The impending ruling from the United States Supreme Court in Tennessee Wine and Spirits Retailers Association v. Zackary Blair, could make the wine and spirits retail market in 21 states a much friendlier place for emerging and growth companies.

This spring, the Court will decide whether the 21st Amendment permits states like Tennessee to restrict granting (and in some cases, renewing) retail or wholesale liquor licenses only to individuals or entities that have resided in the state for a certain period of time. Many argue that such durational residency requirements run afoul of the dormant commerce clause, which prohibits states from passing laws that discriminate or excessively burden interstate commerce.

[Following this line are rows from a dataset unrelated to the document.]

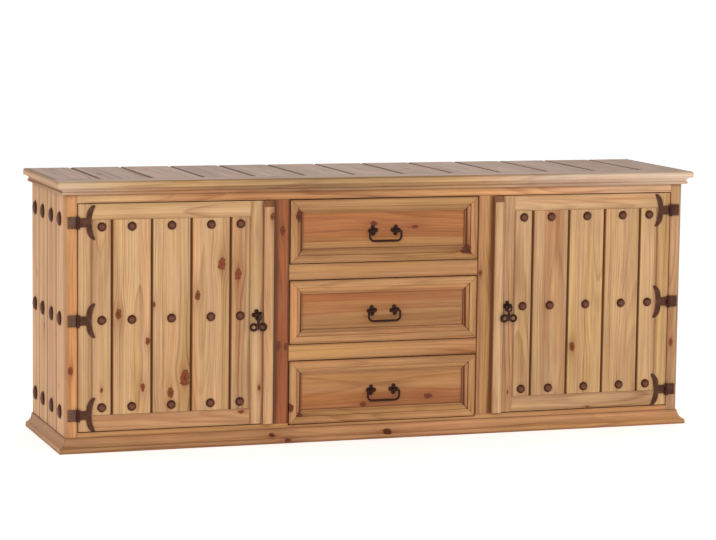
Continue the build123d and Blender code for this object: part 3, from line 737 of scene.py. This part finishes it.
# How many knots of chance a board has beside those named, for each stretch of its length
KNOTTINESS = {"door_pine": 0.3, "side_pine": 0.8, "top_pine": 0.9, "inner_pine": 1.2, "drawer_box_pine": 0.8}
KNOTTINESS |= dict.fromkeys(("drawer_frame_pine", "drawer_panel_pine", "crown_pine"), 0.0)
USUAL_KNOTTINESS = 0.25
KNOT_STRETCH = 0.6
# Where they lie, as shares of length and width from the middle, and their radii
KNOT_ALONG, KNOT_ACROSS = 0.47, 0.42
KNOT_RADII = (0.0022, 0.0065)
# A named knot lies on each board that it is on or this close to
KNOT_MARGIN = 0.001
# The pith's place: a share of the board's width aside, a depth below or above it, and a start along it
PITH_ASIDE = 0.6
PITH_DEPTH = (0.02, 0.08)
PITH_STARTS = 40
OWN_TONE = 0.22
FIGURE_STRENGTH = (0.6, 1.0)
FRONT, BACK, LEFT, RIGHT, UP = (0, -1, 0), (0, 1, 0), (-1, 0, 0), (1, 0, 0), (0, 0, 1)
# Dark stain left in grooves and steps, with painted shade on the drawer frames' upright steps and the cover
# strips' sides: the way the boards face, how deep it reaches, how dark it is on upright steps and on level ones
STAINED_AND_SHADED = {
    "left_door_planks": (FRONT, 0.0065, 0.8, 0.8),
    "right_door_planks": (FRONT, 0.0065, 0.8, 0.8),
    "left_side_planks": (LEFT, 0.0065, 0.55, 0.55),
    "right_side_planks": (RIGHT, 0.0065, 0.55, 0.55),
    "top_planks": (UP, 0.0065, 0.8, 0.8),
    "back_planks": (BACK, 0.0065, 0.6, 0.6),
    "left_door_cover_strip": (FRONT, 0.0095, 0.3, 0.75),
    "right_door_cover_strip": (FRONT, 0.0095, 0.3, 0.7),
    "lower_drawer_frame": (FRONT, 0.0105, 0.95, 0.24),
    "middle_drawer_frame": (FRONT, 0.0105, 0.95, 0.24),
    "upper_drawer_frame": (FRONT, 0.0105, 0.95, 0.24),
}
UNSTAINED = ((0, 0, 0), 0, 0, 0)
# Faces less deep than this stay clean
STAIN_LIP = 0.0012
# Cosine of a face's angle to the board's front: from the first it stays clean, from the next it holds less stain
# and painted shade
GENTLE = 0.995
STEEP = 0.95
SLOPE_STAIN_AND_SHADE = 0.25
# How far the doors' cover strips lap the centre stiles, and how far past them their painted shadow reaches
left_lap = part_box("left_door_cover_strip")[1][0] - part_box("left_centre_stile")[0][0]
right_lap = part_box("right_centre_stile")[1][0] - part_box("right_door_cover_strip")[0][0]
STRIP_SHADOW = 0.015
LEFT_SHADOW_MORE = 0.006
# Grime along the long edges of boards, and on the centre stiles painted shadow of the cover strips: how far in it
# reaches from the low and the high edge, how dark it is
EDGE_GRIME_AND_SHADOW = {
    "top_planks": (0.009, 0.009, 0.75),
    "top_front_border": (0.004, 0.004, 0.2),
    "left_door_planks": (0.0055, 0.0055, 0.5),
    "right_door_planks": (0.0055, 0.0055, 0.5),
    # Painted shadow of the cover strips on the centre stiles
    "left_centre_stile": (left_lap + STRIP_SHADOW + LEFT_SHADOW_MORE, 0.006, 0.85),
    "right_centre_stile": (0.004, right_lap + STRIP_SHADOW, 0.85),
}
USUAL_EDGE_GRIME = (0.006, 0.006, 0.22)
EDGE_WEAR = 0.0011
EDGE_STEPS = 2
# Boards are sorted by where they are, to this many digits
PLACE_DIGITS = 3


def board_axes(low, high):
    """Along the grain, across it and through the board: its longest, middle and shortest side."""
    size = high - low
    return sorted(range(3), key=lambda i: size[i], reverse=True)


def named_knots(node, low, high, u, v):
    """The knots named for a node that lie on this board, as place along it, place across it and radius."""
    centre = (low + high) / 2
    knots = []
    for x, z, size in FRONT_KNOTS.get(node, []):
        at = Vector((x / MM_PER_METRE, centre.y, z / MM_PER_METRE))
        if all(low[i] - KNOT_MARGIN <= at[i] <= high[i] + KNOT_MARGIN for i in (0, 2)):
            knots.append((at[u] - centre[u], at[v] - centre[v], size / MM_PER_METRE))
    return knots


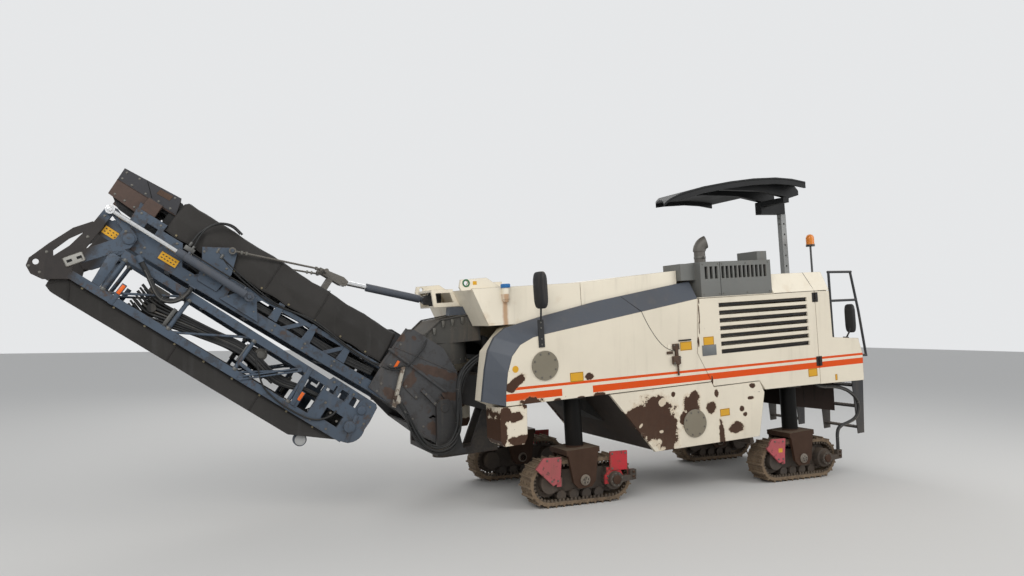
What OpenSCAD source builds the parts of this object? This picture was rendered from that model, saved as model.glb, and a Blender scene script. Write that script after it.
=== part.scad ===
/* [Whole machine] */
// Nose-down pitch of the body as it stands on its four legs, degrees
body_pitch = 3.8; // [0:0.1:8]
// Distance from the middle of the wheelbase forward to the middle of the length
origin_shift = 2026; // [1500:1:2500]
// Half width over the side panels
half_w = 1020; // [800:5:1300]
// Thickness of the side panels and doors
panel_t = 40; // [15:1:60]
// Step from a side panel in to the side of the tank and engine cover
tank_step = 200; // [70:5:420]
// Height of the deck's underside above the ground line of the body
deck_z = 1570; // [1400:5:1700]
// Thickness of the deck
deck_t = 80; // [40:5:120]

/* [Front of the body] */
// Rear end of the front wings
wing_rear_x = 2260; // [2100:5:2400]
// Front face of the lower posts
post_front_x = 2590; // [2400:5:2800]
// Width of a front wing, from its side panel inwards
wing_w = 380; // [260:5:520]
// Lower edge of the side panels over the front tracks
panel_low_z = 1310; // [1200:5:1400]
// Ledge of the edge band outside the side of the tank
band_lip = 40; // [10:5:120]

/* [Tank and engine cover] */
// Front top edge of the water tank
tank_front_x = 2750; // [2500:5:2900]
// Underside of the tank between the side panels
tank_low_z = 2165; // [2000:5:2300]
// Top of the tank
tank_top_z = 2585; // [2400:5:2700]
// Seam between the tank and the engine cover
seam_x = 1415; // [1200:5:1600]
// Rear end of the engine cover
cover_rear_x = 50; // [-100:5:200]
// Top of the engine cover at its rear end
cover_rear_z = 2680; // [2500:5:2800]

/* [Hood, door and intake] */
// Front end of the cooler hood
hood_front_x = -90; // [-200:5:0]
// Rear end of the cooler hood
hood_rear_x = -2280; // [-2500:5:-2000]
// Shoulder height of the hood, where its side turns in
hood_shoulder_z = 2325; // [2200:5:2450]
// Top of the hood
hood_top_z = 2580; // [2450:5:2700]
// Inner wall of the hood, beside the operator
hood_in_y = 340; // [200:5:600]
// Seam where the louvred door is hinged
door_seam_x = -2015; // [-2200:5:-1900]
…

Proponents of durational residency requirements argue that such requirements foster public health, safety, and welfare by requiring a prospective licensee to become acquainted with the community in which the licensee will sell alcohol and affording the state more time to vet a prospective licensee’s background and qualifications. They interpret the 21st Amendment broadly, arguing that it has historically given the states control over alcohol laws since the repeal of Prohibition nearly a century ago.

Opponents of the restrictions argue that state residency has no bearing on the public safety considerations; a person living just over the Tennessee border in Fort Olgethorpe, Georgia is likely more in tune with the community in Chattanooga, Tennessee (9 miles away) than a fellow Tennessee resident living in Memphis (337 miles away). Additionally, Tennessee law already requires prospective licensees to complete a criminal background check and demonstrate adequate moral character and business experience before receiving a license. Opponents argue that durational residency requirements constitute economic protectionism and discriminate against new or out-of-state residents in violation of the dormant commerce clause.

Both sides agree that if the case concerned any product other than alcohol, which implicates the 21st Amendment, such durational residency requirements would be unconstitutional.

A decision in favor of opponents of durational residency requirements could significantly expand opportunities for emerging and growth stage companies to enter or expand in the wine and spirits retail space by forcing state legislatures in 21 states to draft new laws that are more favorable to out-of-state and new state residents. And although not central to the facts in Tennessee Wine, the Court’s decision could create significant opportunities for wine and spirit retailers by expanding their ability to ship alcohol directly into states that currently permit direct shipments of alcohol from in-state producers only.